Have you considered the UD goliath? I currently use that as my ADV tank. awesome airflow easy coil building and easy wicking.
Your wattage all depends on your coil but the kbox has 50w so you should be A for away


----------



## KlutcH (7/12/15)

Thanks for the reply, yes I have considered the UD goliath but from what I have seen I am leaning more towards the Bellus.


----------



## Franky (7/12/15)

KlutcH said:


> Thanks for the reply, yes I have considered the UD goliath but from what I have seen I am leaning more towards the Bellus.


The Bellus is a great tank - I own one of them and prefer it to my Subtanks.


----------



## Cespian (7/12/15)

Bellus any day over the Goblin mini in my opinion. Specifically because I found it terribly hard to build on. So if you've got huge fingers like me...


----------



## jguile415 (7/12/15)

The Bellus is a killer tank but I struggled to get it to fire on my old KBOX mini, anyone else had that problem? Works great on my KOOPOR 200w plus


----------



## sneakydino (7/12/15)

Bellus 10/10. Can recommend

Reactions: Like 1 | Agree 1


----------



## KlutcH (7/12/15)

Thanks all for the replies, Bellus it is!

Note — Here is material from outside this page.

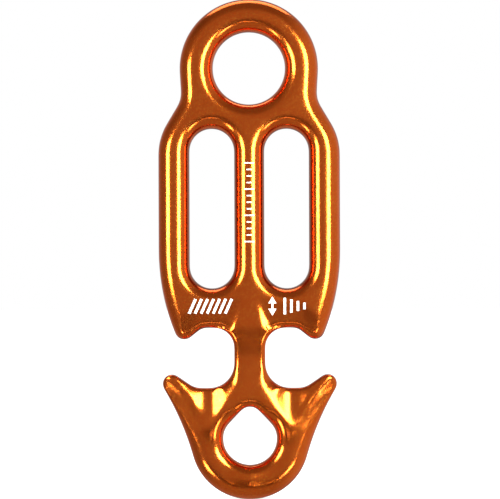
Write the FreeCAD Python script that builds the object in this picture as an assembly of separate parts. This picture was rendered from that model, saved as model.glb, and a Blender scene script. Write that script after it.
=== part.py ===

Reactions: Like 1 | Winner 1


----------



## Heckers (7/12/15)

Had a Goblin mini, flavour is amazing, for me it was easy to build and easy to wick. Bottom fill is a pain in the ass and not really practical if you are going out.

Have a Bellus now, flavour is very good but ever so slightly behind the Goblin mini. Its also a bit harder to build and wicking can sometimes be a lottery. Top fill is easy to use but if you got the wicking wrong you can expect liquid to pour out the air holes. 
Onother advantage with the Bellus over the Goblin Mini is that you can rebuild the Bellus without emptying the tank.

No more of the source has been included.